The second half is marginally better than the awkward first, but only because it retraces the steps of the John Carpenter original, with a few cosmetic changes here and there and a more/less satisfying ending, depending on your affection for certain characters. It follows a fairly standard slasher template - there's OTT gore (the knife in the wall scene is too dumb for words) and gratuitous T&A (all the girls in Haddonfield are complete sluts) - plus Myers still does that thing where he only ever walks after his fleeing victims but always catches up with them. It's cool in a 'Man, the original Halloween was so awesome' kinda way, but that's not really anything to be proud of: anyone can trace a Picasso.
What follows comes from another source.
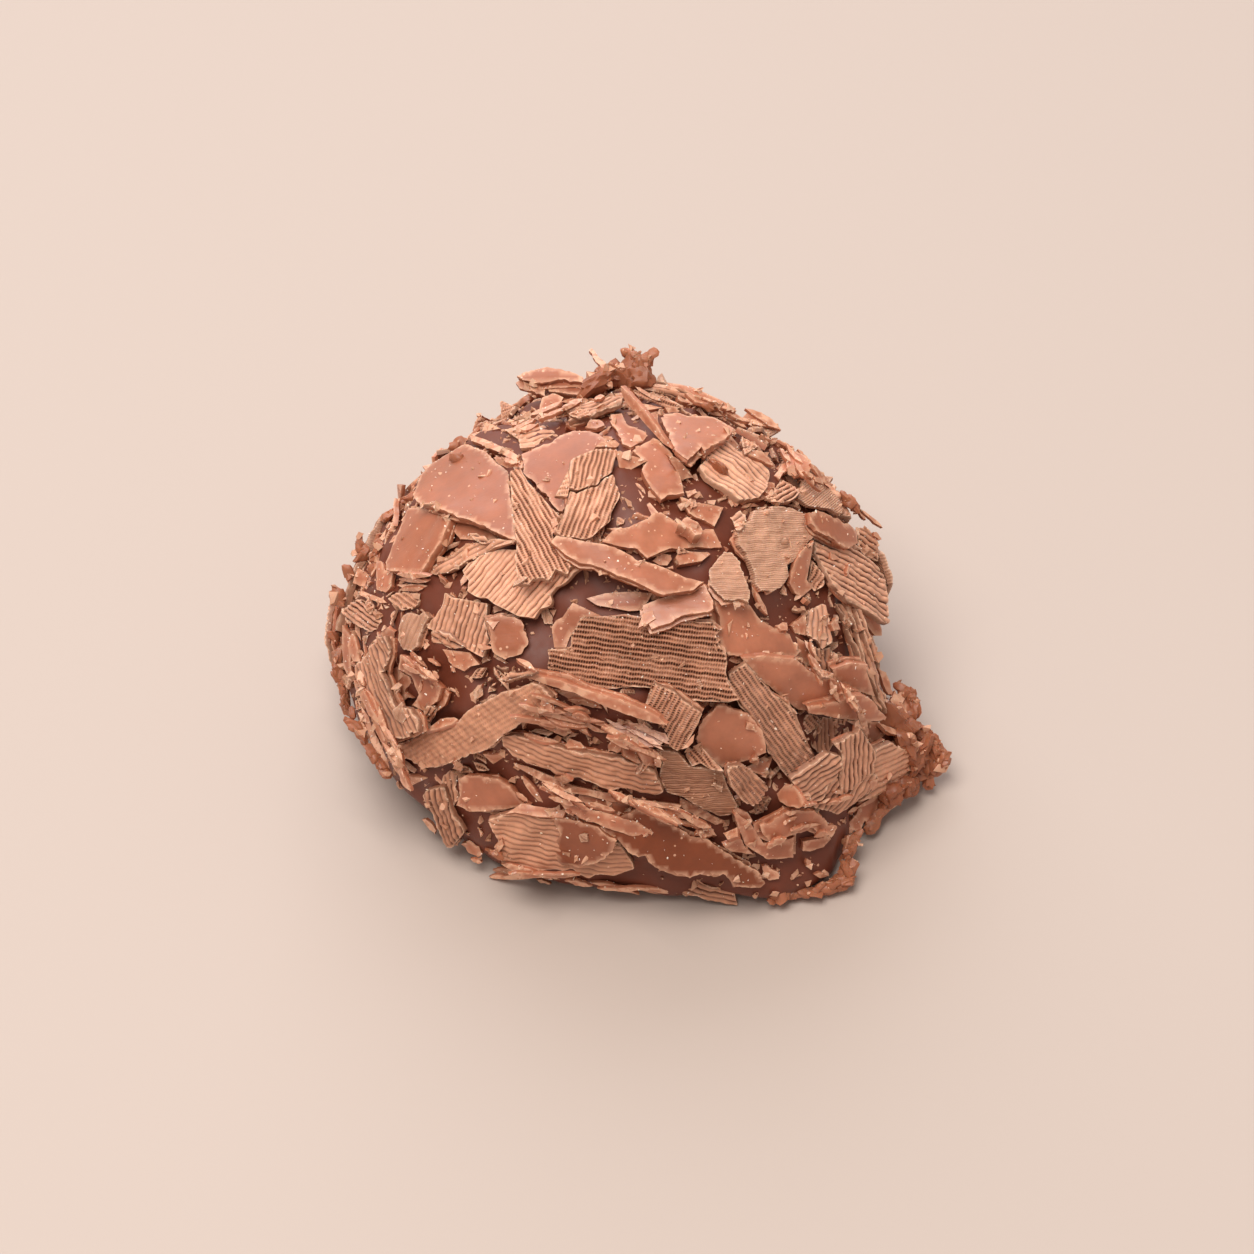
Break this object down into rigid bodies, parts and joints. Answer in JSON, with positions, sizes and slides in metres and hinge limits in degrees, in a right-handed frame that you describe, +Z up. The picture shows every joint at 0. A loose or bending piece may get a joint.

More importantly, the second half adds nothing to the character of Myers at all.

It's obvious Zombie has great affection for Myers, and it's this murderous man-love that's clouded his judgement - the Shape isn't supposed to be the main character in the film, Laurie Strode is. That's the mistake the shitting awful sequels all made. In Zombie's remake, Laurie is barely even a character. She's given three or four scenes where she gets to slut around with her bitch friends, and then BANG - enter WWE's finest with a butcher's knife. She's quite inconsequential: it almost feels like an inconvenience that Zombie has had to shoehorn her into his movie. Again, you're being made to root for the dude with the Shatner face: wrong, wrong, wrong.

It's not all doom and gloom. McDowell is actually good value for money as Loomis - although not quite as eerie as Pleasance was in the role, he's still got that spaced-out look that he fires off from time to time, usually when he's about to drop some poetic bombshell about Myers' murderous rampage (short version: "I told you dumbasses this would happen."). Fittingly, Zombie's missus Sheri Moon is quite effective as Michael's mother, and is a dead ringer for Jamie Lee Curtis. Danny Trejo is also pretty awesome in a small role, although it's always a joy to see Machete on screen - let's hope for a crossover sometime soon ("Michael Myers just fucked with the wrong Mexican!").

However, it's just not enough to make this pointless remake worthwhile. Zombie's 2002 diatribe seemed to be quite prophetic: at a time when he needed to take a leap forward and show he's not just a one-trick pony, he's taken two steps back with an exercise in futility - Halloween is the worst thing he could have done as a filmmaker. The balance is all askew, the characters (Myers aside) are sketchy and poorly drawn and the whole film hinges on whether or not you're willing to cheer for a killer wrestler. The end result makes Mr. Zombie look a little like... well, an asshole. Not my words, you understand.